Editor's note: This post has been updated.

We already knew that Amazon has been putting the screws to book publisher Hachette and its authors with hardball business tactics. But now we learn from The New York Times that Amazon may also be playing political hardball, giving special favors to one very special Republican.

Amazon, which controls more than a third of the US book business, and the giant Hachette Book Group have been in a bitter dispute since last spring over the pricing of e-books. Saying it wants to save its customers money, Amazon has demanded that Hachette lower the price of its e-books to $9.99; Hachette has refused, saying it wants to retain the ability to set prices for its own books. So, in a heavy-handed display of power, Amazon has been delaying deliveries and withholding discounts for all books from Hachette—and damaging writers’ careers in the process.

With at least one exception:

Take, for instance, the different treatment Amazon has given two new Hachette books on political themes.

Sons of Wichita” by Daniel Schulman, a writer for Mother Jones magazine, came out in May. Amazon initially discounted the book, a well-received biography of the conservative Koch brothers, by 10 percent, according to a price-tracking service. Now it does not discount it at all. It takes as long as three weeks to ship.

The Way Forward: Renewing the American Idea” by Representative Paul Ryan has no such constraints, an unusual position these days for a new Hachette book.

Amazon refused to take advance orders for “The Way Forward,” as it does with all new Hachette titles. But once the book was on sale, it was consistently discounted by about 25 percent. There is no shipping delay. Not surprisingly, it has a much higher sales ranking on Amazon than “Sons of Wichita.”

An Amazon spokesman declined to explain why “The Way Forward” was getting special treatment. A spokesman for Mr. Ryan, the 2012 Republican nominee for vice president, declined to comment. A spokeswoman for Hachette declined to comment.

Many Hachette writers, most visibly Stephen Colbert, have not declined to comment, and some have formed a group, Authors United, to campaign against Amazon’s tactics. In Monday’s Times, David Streitfeld listed the non-Hachette “literary lions”—from Philip Roth, Salman Rushdie, V.S. Naipaul and Milan Kundera to the estates of Saul Bellow, William Burroughs, John Cheever, Allen Ginsberg, Norman Mailer, Arthur Miller and Hunter S. Thompson—that have joined Authors United, which is asking the Justice Department to examine Amazon for possible antitrust violations.

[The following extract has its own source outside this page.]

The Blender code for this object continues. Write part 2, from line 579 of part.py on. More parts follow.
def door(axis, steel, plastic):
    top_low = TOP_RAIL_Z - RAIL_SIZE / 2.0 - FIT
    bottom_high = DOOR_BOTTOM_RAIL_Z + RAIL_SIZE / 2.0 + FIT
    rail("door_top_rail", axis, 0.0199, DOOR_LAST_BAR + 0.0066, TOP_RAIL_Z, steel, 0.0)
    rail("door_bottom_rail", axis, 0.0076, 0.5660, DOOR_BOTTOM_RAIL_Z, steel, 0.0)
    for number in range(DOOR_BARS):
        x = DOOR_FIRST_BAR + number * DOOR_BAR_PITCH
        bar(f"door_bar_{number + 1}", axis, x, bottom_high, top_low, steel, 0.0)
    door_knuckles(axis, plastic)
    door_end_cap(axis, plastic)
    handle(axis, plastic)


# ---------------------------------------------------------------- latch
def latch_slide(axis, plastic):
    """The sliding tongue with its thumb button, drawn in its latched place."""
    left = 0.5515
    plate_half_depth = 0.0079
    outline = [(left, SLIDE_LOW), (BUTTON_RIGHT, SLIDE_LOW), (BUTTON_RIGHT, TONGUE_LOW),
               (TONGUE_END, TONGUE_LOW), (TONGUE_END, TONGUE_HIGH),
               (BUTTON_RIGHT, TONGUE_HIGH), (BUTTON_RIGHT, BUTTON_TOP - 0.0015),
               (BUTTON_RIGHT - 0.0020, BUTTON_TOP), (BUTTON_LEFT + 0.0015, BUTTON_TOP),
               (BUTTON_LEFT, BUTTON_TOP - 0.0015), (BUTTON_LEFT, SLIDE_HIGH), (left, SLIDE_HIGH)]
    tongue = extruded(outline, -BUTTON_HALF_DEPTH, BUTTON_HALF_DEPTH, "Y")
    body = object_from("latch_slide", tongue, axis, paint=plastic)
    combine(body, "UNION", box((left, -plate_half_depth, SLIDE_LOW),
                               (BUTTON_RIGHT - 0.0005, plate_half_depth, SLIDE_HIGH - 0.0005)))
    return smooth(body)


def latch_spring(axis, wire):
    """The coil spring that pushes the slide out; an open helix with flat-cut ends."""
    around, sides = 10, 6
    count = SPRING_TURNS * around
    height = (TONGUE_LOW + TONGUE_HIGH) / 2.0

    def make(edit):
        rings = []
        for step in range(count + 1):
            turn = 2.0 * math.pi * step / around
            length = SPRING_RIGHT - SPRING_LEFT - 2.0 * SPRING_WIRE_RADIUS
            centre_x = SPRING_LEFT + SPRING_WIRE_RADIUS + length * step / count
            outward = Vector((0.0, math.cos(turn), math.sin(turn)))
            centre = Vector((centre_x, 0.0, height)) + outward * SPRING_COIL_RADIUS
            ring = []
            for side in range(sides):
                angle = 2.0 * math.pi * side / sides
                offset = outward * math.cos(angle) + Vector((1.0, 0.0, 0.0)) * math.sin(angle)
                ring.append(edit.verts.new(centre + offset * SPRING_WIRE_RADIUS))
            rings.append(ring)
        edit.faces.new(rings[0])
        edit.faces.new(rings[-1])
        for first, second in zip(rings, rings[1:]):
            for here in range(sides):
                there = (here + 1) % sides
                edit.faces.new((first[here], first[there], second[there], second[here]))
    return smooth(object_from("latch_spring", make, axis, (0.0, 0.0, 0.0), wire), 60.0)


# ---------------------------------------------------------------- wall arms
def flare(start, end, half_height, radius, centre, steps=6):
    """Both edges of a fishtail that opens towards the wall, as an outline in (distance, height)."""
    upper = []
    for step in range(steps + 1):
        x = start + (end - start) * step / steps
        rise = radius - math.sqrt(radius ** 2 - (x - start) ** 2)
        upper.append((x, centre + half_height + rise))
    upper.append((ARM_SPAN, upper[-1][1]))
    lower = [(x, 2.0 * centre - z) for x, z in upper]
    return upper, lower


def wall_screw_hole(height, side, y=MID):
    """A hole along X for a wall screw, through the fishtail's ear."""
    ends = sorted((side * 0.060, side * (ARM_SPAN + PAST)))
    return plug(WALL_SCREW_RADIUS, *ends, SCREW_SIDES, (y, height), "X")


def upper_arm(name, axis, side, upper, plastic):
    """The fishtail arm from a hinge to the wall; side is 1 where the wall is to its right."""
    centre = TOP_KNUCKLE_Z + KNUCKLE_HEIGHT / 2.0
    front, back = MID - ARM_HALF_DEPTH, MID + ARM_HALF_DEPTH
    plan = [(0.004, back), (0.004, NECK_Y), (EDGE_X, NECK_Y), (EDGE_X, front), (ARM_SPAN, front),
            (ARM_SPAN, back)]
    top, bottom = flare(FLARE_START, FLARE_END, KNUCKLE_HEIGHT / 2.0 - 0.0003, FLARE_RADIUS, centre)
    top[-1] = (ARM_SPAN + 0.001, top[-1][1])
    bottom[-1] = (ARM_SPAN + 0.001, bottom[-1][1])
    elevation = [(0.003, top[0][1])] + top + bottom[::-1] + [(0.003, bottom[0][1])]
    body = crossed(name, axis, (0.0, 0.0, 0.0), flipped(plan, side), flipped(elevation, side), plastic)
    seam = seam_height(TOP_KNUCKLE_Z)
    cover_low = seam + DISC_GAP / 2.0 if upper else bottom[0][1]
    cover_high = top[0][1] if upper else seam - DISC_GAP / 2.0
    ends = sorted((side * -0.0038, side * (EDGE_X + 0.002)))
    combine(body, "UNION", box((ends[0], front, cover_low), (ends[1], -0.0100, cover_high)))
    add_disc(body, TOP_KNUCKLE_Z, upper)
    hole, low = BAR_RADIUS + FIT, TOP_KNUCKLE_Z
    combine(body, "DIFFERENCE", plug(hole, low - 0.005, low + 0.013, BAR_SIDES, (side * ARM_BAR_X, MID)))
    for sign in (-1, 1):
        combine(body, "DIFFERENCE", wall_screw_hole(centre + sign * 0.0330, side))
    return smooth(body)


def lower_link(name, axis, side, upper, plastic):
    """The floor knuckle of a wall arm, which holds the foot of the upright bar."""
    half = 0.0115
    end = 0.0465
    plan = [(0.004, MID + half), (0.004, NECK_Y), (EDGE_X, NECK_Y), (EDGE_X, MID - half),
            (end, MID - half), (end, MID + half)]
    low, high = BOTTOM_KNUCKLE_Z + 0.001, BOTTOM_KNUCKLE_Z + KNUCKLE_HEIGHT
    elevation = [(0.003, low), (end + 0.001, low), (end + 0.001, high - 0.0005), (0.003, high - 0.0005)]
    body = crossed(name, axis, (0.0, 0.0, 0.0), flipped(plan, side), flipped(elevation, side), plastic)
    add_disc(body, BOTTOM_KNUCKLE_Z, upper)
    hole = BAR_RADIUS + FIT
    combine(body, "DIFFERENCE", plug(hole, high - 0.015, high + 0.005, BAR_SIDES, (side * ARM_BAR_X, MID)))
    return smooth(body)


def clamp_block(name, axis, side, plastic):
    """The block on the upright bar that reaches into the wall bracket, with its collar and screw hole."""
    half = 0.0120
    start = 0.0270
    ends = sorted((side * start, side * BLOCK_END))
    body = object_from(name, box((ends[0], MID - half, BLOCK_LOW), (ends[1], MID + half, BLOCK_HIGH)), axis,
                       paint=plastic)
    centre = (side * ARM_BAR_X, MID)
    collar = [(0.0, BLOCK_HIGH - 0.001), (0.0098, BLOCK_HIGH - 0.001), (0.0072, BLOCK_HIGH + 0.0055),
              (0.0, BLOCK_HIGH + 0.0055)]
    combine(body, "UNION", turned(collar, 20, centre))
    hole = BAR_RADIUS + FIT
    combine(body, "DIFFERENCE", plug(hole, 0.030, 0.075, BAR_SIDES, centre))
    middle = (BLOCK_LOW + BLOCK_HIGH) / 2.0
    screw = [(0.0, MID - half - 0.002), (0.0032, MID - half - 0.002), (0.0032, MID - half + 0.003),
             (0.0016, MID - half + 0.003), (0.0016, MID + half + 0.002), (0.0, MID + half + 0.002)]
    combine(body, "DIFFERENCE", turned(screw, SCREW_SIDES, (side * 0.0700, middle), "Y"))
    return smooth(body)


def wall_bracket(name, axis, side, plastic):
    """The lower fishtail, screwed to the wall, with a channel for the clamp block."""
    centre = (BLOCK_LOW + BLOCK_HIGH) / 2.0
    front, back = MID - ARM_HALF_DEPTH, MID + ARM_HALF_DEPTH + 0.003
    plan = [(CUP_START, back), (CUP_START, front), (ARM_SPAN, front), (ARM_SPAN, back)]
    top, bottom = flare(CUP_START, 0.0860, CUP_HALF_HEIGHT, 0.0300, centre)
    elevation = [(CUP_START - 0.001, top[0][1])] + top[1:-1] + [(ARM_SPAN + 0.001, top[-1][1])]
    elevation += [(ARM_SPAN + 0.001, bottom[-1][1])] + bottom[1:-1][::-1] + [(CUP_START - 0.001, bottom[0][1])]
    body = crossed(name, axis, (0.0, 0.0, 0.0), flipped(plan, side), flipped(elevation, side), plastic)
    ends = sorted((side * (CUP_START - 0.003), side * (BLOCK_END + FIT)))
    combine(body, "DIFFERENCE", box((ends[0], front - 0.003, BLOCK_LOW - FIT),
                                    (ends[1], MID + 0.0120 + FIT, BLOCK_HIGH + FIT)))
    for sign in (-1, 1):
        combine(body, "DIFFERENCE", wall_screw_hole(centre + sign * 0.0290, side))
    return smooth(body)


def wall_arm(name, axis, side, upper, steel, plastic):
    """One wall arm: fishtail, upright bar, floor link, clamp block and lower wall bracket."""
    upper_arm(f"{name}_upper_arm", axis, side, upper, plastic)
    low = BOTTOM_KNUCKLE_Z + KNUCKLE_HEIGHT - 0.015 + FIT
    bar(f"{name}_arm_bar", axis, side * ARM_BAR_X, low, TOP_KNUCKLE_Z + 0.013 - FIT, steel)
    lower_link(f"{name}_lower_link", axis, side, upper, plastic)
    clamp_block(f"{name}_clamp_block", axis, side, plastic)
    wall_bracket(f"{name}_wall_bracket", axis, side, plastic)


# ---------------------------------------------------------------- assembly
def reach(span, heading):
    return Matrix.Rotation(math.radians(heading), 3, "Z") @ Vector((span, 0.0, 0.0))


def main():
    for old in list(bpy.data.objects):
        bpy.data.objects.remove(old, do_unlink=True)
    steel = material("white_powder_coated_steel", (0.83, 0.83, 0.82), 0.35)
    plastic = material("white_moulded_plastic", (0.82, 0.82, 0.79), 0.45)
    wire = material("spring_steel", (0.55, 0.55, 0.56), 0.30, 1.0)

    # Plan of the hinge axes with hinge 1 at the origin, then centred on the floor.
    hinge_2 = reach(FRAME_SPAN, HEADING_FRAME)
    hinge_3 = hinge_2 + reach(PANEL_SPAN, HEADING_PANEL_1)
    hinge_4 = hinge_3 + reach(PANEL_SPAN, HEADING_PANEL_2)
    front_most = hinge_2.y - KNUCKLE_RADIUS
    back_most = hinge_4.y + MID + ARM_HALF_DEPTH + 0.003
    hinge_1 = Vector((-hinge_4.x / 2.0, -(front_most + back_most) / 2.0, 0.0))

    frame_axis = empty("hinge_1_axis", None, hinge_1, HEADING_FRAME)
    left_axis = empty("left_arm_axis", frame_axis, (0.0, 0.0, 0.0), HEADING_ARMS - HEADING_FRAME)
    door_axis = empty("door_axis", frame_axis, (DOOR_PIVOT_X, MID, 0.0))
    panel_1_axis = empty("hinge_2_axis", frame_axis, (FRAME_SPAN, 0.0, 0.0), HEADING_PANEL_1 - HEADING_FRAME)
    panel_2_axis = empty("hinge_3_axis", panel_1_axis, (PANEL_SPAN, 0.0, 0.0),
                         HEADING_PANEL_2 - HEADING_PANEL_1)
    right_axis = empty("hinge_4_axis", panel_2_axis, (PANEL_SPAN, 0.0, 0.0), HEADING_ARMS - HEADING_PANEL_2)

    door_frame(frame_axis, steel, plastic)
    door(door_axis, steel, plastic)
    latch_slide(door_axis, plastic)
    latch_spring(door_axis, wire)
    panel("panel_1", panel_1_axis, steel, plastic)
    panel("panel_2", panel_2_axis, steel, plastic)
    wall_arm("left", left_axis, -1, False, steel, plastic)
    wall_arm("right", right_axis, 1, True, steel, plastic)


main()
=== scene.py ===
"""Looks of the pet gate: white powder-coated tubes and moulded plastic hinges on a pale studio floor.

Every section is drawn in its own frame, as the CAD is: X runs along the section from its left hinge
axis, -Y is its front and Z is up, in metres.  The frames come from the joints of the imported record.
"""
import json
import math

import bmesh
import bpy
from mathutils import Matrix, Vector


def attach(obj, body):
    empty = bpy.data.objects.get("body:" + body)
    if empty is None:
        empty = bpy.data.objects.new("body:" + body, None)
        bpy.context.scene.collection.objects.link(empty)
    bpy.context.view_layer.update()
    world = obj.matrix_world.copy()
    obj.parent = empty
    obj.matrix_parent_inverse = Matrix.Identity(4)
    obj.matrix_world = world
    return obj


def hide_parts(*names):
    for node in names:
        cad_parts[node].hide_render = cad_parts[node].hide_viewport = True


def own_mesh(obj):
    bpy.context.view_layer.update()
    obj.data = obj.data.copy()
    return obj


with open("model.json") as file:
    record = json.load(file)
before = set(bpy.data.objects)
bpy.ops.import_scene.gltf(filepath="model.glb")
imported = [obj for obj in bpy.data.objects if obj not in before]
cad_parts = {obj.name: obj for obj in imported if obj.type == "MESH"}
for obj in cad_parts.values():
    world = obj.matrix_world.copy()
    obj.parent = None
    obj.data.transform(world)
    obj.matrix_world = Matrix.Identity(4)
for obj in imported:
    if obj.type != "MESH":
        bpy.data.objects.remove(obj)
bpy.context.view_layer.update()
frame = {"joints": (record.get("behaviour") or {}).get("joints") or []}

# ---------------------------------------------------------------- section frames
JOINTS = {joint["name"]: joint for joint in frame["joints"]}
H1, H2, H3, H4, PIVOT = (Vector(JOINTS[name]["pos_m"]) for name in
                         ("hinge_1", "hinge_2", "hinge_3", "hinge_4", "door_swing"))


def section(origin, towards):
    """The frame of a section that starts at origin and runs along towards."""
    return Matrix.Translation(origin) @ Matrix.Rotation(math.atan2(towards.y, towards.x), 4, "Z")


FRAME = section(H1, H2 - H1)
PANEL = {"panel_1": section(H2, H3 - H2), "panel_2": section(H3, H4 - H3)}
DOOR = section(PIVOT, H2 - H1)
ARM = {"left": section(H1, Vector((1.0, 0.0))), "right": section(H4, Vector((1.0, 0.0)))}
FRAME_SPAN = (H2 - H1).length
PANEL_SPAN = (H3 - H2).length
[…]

“We’re talking about censorship: deliberately making a book hard or impossible to get, ‘disappearing’ an author,” Ursula K. Le Guin told Streitfeld. “Governments use censorship for moral and political ends, justifiable or not. Amazon is using censorship to gain total market control so they can dictate to publishers what they can publish, to authors what they can write, to readers what they can buy.”

And by choosing not to disappear an author who just happens to be the chair of the House Budget Committee, Amazon is not only making friends in high places but sending a dangerous message.

Streitfeld, by the way, has been doing a great job covering this story, a much better job than that of his alma mater, The Washington Post, which is owned by Amazon founder Jeff Bezos.

Bezos’s fight with Hachette is just the tip of the iceberg, Jim Hightower writes in Alternet. To get Amazon to where it is today

Bezos followed the path mapped by Rockefeller and other 19th-century robber barons: (1) ruthlessly exploit a vast and vulnerable low-wage workforce; (2) extract billions of dollars in government subsidies; and (3) wield every anti-competitive weapon you can find or invent to get what you want from other businesses.

What other online bookstores do customers buy from after viewing this post? For starters, Barnes and Noble, Powell’s and Marketplace. For more, see “ten socially conscious online bookstores.”

UPDATE—Wednesday, Oct. 1, 12:20 pm: I’ve quoted Streitfeld above from his Monday Times piece. But he amended the chronology a bit in a post on Tuesday. He found that Amazon originally did treat Ryan’s book like all Hachette titles, i.e., lousy, refusing to discount it or ship it promptly. But on Aug. 20, Ryan complained about Amazon on CNBC’s “Squawk Box,” and even entertained a question about whether some regulations might be in order. Suddenly his book was given the full Amazon discount and customers could receive it immediately. “All Hachette authors are equal, but some are more equal than others,” Streitfeld writes.